■ EXERCISE BRIEF
Reproduce each line of the material precisely.

■ DATASET EXTRACT
* * * * *

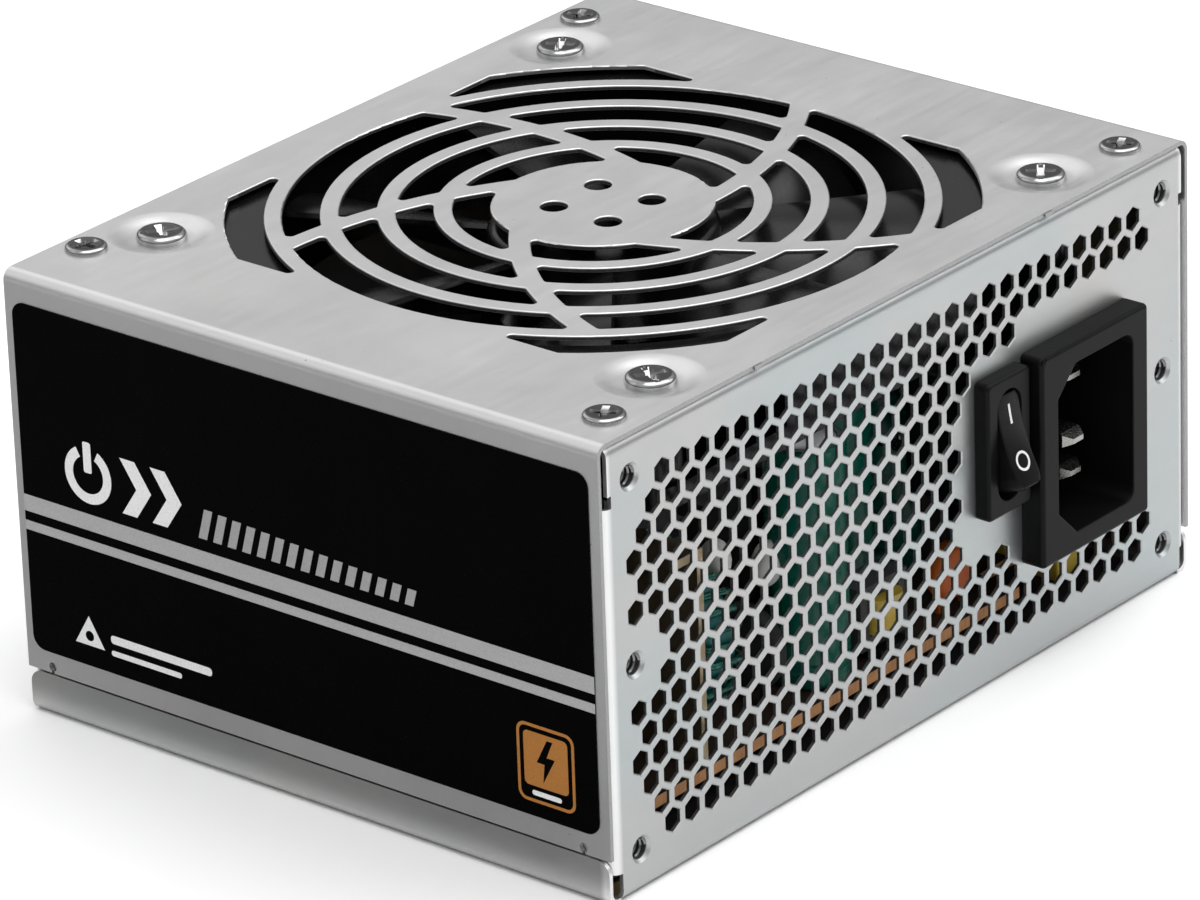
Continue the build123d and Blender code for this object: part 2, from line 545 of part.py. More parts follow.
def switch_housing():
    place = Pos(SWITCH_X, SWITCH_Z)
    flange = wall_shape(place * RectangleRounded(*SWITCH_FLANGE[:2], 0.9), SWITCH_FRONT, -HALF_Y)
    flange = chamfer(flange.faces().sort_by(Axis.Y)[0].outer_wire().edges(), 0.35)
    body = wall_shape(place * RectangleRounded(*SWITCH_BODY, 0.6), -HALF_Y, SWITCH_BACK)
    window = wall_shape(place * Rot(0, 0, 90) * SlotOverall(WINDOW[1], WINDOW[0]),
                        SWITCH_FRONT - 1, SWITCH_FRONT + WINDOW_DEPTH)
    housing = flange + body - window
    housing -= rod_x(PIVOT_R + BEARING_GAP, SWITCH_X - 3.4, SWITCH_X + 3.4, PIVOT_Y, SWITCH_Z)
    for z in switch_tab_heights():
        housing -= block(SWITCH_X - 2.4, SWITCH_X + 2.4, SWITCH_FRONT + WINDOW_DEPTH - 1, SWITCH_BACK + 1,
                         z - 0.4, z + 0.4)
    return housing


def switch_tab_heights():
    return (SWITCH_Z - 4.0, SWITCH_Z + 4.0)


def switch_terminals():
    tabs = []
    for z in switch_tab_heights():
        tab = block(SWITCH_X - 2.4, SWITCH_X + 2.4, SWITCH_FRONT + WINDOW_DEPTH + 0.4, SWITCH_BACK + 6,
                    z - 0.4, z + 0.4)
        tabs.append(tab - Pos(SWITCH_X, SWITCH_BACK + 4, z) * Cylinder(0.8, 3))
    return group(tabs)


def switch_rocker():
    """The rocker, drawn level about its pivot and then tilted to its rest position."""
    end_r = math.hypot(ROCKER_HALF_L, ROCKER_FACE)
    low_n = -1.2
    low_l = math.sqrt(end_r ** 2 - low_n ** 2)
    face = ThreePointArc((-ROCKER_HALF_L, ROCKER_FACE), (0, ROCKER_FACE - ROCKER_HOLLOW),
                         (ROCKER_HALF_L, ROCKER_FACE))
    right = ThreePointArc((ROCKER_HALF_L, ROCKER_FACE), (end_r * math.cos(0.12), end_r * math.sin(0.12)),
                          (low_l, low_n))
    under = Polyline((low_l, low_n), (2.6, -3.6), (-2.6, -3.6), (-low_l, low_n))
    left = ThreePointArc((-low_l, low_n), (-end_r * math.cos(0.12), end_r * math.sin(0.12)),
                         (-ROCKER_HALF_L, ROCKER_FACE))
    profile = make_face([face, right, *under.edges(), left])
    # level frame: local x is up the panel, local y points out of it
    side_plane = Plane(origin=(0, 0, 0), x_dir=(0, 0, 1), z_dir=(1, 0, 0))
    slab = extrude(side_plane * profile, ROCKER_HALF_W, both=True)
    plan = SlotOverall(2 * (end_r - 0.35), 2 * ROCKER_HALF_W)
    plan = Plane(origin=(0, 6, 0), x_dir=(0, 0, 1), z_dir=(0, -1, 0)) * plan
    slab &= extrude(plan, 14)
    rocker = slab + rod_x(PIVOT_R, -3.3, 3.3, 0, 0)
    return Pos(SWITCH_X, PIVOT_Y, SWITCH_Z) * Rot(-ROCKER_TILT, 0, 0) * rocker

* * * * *

■ WRITTEN RESPONSE
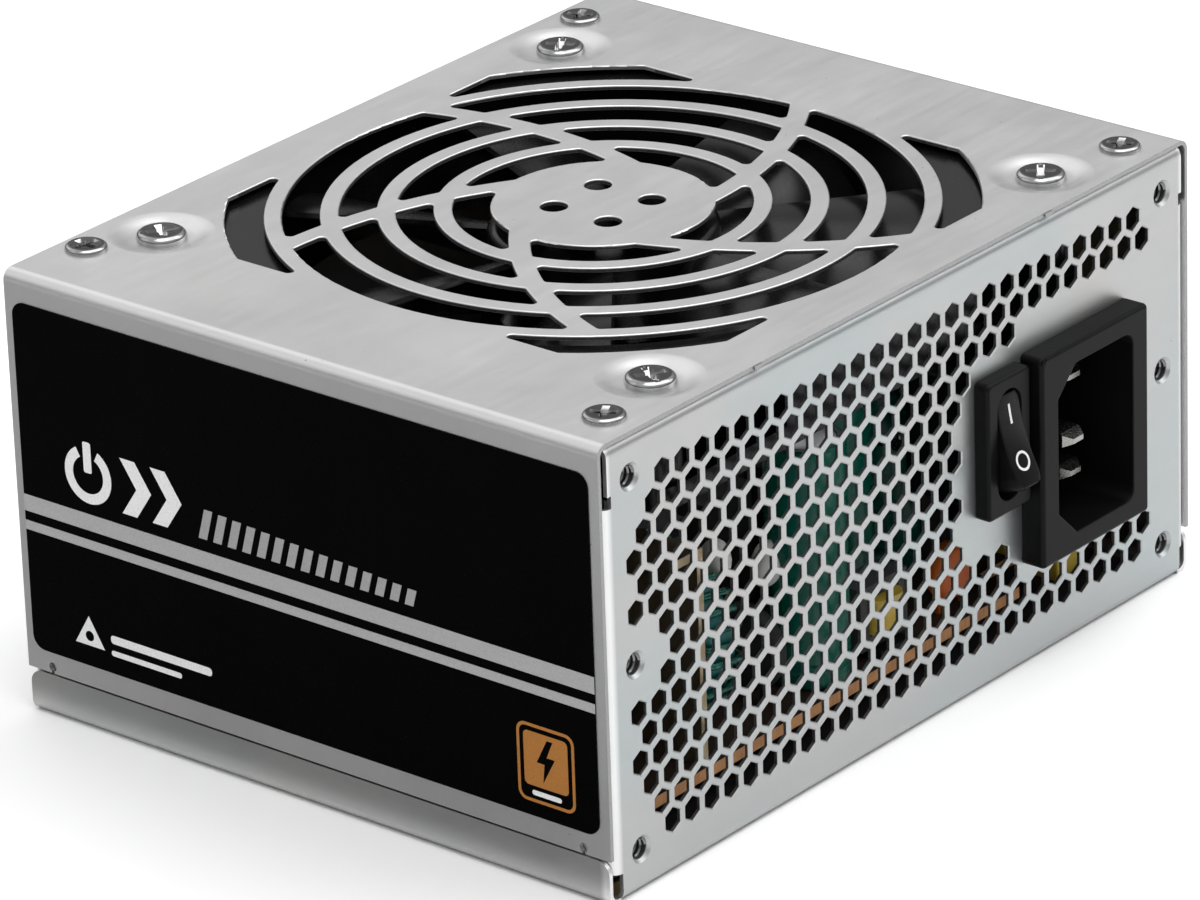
Continue the build123d and Blender code for this object: part 2, from line 545 of part.py. More parts follow.
def switch_housing():
    place = Pos(SWITCH_X, SWITCH_Z)
    flange = wall_shape(place * RectangleRounded(*SWITCH_FLANGE[:2], 0.9), SWITCH_FRONT, -HALF_Y)
    flange = chamfer(flange.faces().sort_by(Axis.Y)[0].outer_wire().edges(), 0.35)
    body = wall_shape(place * RectangleRounded(*SWITCH_BODY, 0.6), -HALF_Y, SWITCH_BACK)
    window = wall_shape(place * Rot(0, 0, 90) * SlotOverall(WINDOW[1], WINDOW[0]),
                        SWITCH_FRONT - 1, SWITCH_FRONT + WINDOW_DEPTH)
    housing = flange + body - window
    housing -= rod_x(PIVOT_R + BEARING_GAP, SWITCH_X - 3.4, SWITCH_X + 3.4, PIVOT_Y, SWITCH_Z)
    for z in switch_tab_heights():
        housing -= block(SWITCH_X - 2.4, SWITCH_X + 2.4, SWITCH_FRONT + WINDOW_DEPTH - 1, SWITCH_BACK + 1,
                         z - 0.4, z + 0.4)
    return housing


def switch_tab_heights():
    return (SWITCH_Z - 4.0, SWITCH_Z + 4.0)


def switch_terminals():
    tabs = []
    for z in switch_tab_heights():
        tab = block(SWITCH_X - 2.4, SWITCH_X + 2.4, SWITCH_FRONT + WINDOW_DEPTH + 0.4, SWITCH_BACK + 6,
                    z - 0.4, z + 0.4)
        tabs.append(tab - Pos(SWITCH_X, SWITCH_BACK + 4, z) * Cylinder(0.8, 3))
    return group(tabs)


def switch_rocker():
    """The rocker, drawn level about its pivot and then tilted to its rest position."""
    end_r = math.hypot(ROCKER_HALF_L, ROCKER_FACE)
    low_n = -1.2
    low_l = math.sqrt(end_r ** 2 - low_n ** 2)
    face = ThreePointArc((-ROCKER_HALF_L, ROCKER_FACE), (0, ROCKER_FACE - ROCKER_HOLLOW),
                         (ROCKER_HALF_L, ROCKER_FACE))
    right = ThreePointArc((ROCKER_HALF_L, ROCKER_FACE), (end_r * math.cos(0.12), end_r * math.sin(0.12)),
                          (low_l, low_n))
    under = Polyline((low_l, low_n), (2.6, -3.6), (-2.6, -3.6), (-low_l, low_n))
    left = ThreePointArc((-low_l, low_n), (-end_r * math.cos(0.12), end_r * math.sin(0.12)),
                         (-ROCKER_HALF_L, ROCKER_FACE))
    profile = make_face([face, right, *under.edges(), left])
    # level frame: local x is up the panel, local y points out of it
    side_plane = Plane(origin=(0, 0, 0), x_dir=(0, 0, 1), z_dir=(1, 0, 0))
    slab = extrude(side_plane * profile, ROCKER_HALF_W, both=True)
    plan = SlotOverall(2 * (end_r - 0.35), 2 * ROCKER_HALF_W)
    plan = Plane(origin=(0, 6, 0), x_dir=(0, 0, 1), z_dir=(0, -1, 0)) * plan
    slab &= extrude(plan, 14)
    rocker = slab + rod_x(PIVOT_R, -3.3, 3.3, 0, 0)
    return Pos(SWITCH_X, PIVOT_Y, SWITCH_Z) * Rot(-ROCKER_TILT, 0, 0) * rocker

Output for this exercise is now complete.